Why You Shouldn’t Lodge Your Tax Return in July: Avoiding Common Tax Return Mistakes in 2024


Each year, thousands of Australian taxpayers rush to lodge their tax returns in the first two weeks of July, eager to access their refunds. However, this approach often backfires. In 2025, the Australian Taxation Office (ATO) is once again urging taxpayers to avoid lodging too early. Rushing to lodge before critical income details are pre-filled can lead to errors, missed income, and potential delays in refund processing.

By late July, most essential information—such as employment income, bank interest, dividends, private health insurance, and government payments—is automatically populated in your tax return by the ATO. Waiting for this pre-fill ensures greater accuracy, reduces the chance of amendments, and gives you peace of mind that your return has been lodged correctly. You can also use your myGov account or the ATO app to check whether your income statement is marked as ‘tax ready’ and if all relevant pre-fill data has been uploaded before submitting your return.

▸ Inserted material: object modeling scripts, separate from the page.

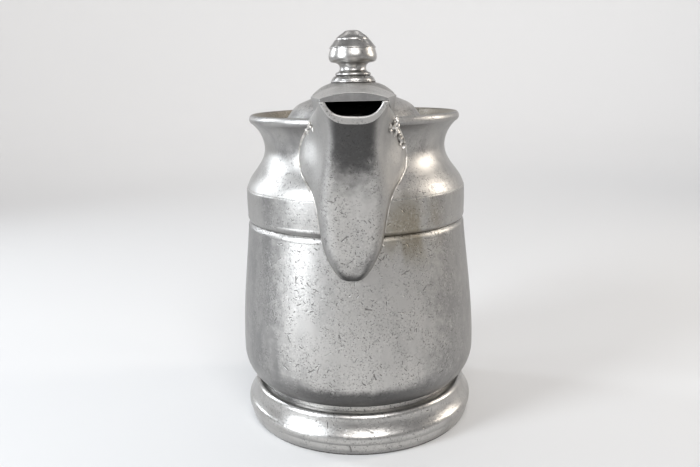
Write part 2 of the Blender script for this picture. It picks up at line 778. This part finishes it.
def lamp(name, place, size, power, colour, spread=180, aim=body_middle):
    # size: width and height in metres; spread: how widely it shines, in degrees.
    light = bpy.data.lights.new(name, "AREA")
    light.shape = "RECTANGLE"
    light.size, light.size_y = size
    light.spread = math.radians(spread)
    light.energy = power
    light.color = colour
    holder = bpy.data.objects.new(name, light)
    bpy.context.scene.collection.objects.link(holder)
    holder.location = place
    holder.rotation_euler = (aim - place).to_track_quat("-Z", "Y").to_euler()
    print(name, "of", power, "W")


lamp("left_lamp", around_body(-56, 20, 0.75), (0.22, 0.5), 1.9, cool, gridded)
lamp("left_back_lamp", around_body(-112, 21, 0.75), (0.10, 0.4), 0.75, cool, gridded)
lamp("right_lamp", around_body(98, 21, 0.75), (0.14, 0.4), 0.7, warm, gridded)
lamp("front_lamp", around_body(10, 42, 0.95), (0.5, 0.5), 4.8, neutral)
lamp("wall_lamp", Vector((0, 0.8, 1.2)), (2.0, 0.8), 15.0, neutral, aim=Vector((0, 1.7, 0.25)))

# %% Even grey of the room
room_grey = (0.24, 0.24, 0.25, 1.0)
world = bpy.data.worlds.new("studio")
world.use_nodes = True
bpy.context.scene.world = world
backing = world.node_tree.nodes["Background"]
backing.inputs["Color"].default_value = room_grey
backing.inputs["Strength"].default_value = 1.0
print("room of grey", room_grey[:3])

# %% [markdown]
# ## Camera
# The camera stands where the photographer's did, close to the jug and a little above its rim,
# so that the foot and the lid are seen at their real angles. Its place, turn and lens come from
# laying the jug's outline over the photographed one.

# %% Camera at the photograph's place
focal_pixels = 680
photo_width = 700
camera_height = 0.13811
camera_distance = 0.27426
camera_yaw = math.radians(0.541)
camera_tilt = math.radians(77.0)
camera_roll = math.radians(-1.272)

lens = bpy.data.cameras.new("camera")
lens.sensor_width = 36.0
lens.lens = focal_pixels * lens.sensor_width / photo_width
lens.clip_start = 0.01
camera = bpy.data.objects.new("camera", lens)
bpy.context.scene.collection.objects.link(camera)
turned = Matrix.Rotation(camera_yaw, 4, "Z") @ Matrix.Rotation(camera_tilt, 4, "X")
turned @= Matrix.Rotation(camera_roll, 4, "Z")
camera.matrix_world = Matrix.Translation((0, -camera_distance, camera_height)) @ turned
bpy.context.scene.camera = camera
bpy.context.scene.view_settings.view_transform = "Standard"
print("lens of", round(lens.lens, 1), "mm")
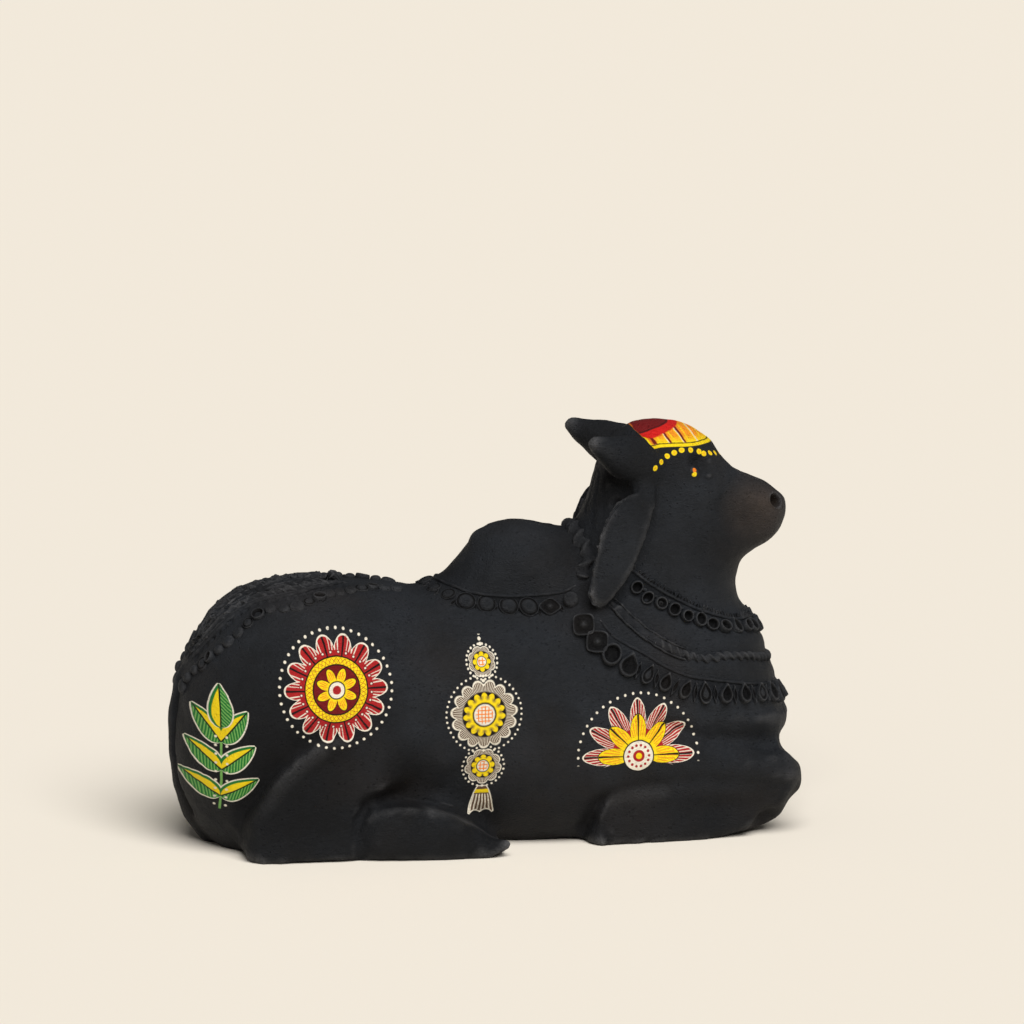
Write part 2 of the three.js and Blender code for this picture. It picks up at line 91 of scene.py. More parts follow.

ATO Flag: Why You Should Wait to Lodge in July 2025

This year, the ATO has issued a clear warning to taxpayers: do not lodge your tax return until your income statement is marked as ‘tax ready’ and your return has been pre-filled. In 2024, over 142,000 taxpayers who lodged early had to amend their returns or had them adjusted by the ATO due to errors such as missing income.

ATO Assistant Commissioner Rob Thomson emphasised the importance of patience during tax time:

“We know doing your tax return is something to tick off your to-do list each year, but there’s no need to rush. The best time to lodge is from late July once everything is ready.”

The ATO collects data from employers, banks, health funds, and government agencies to automatically pre-fill your tax return—regardless of whether you lodge through a registered tax agent or on your own. Waiting for this process to complete reduces the risk of omissions and unnecessary amendments.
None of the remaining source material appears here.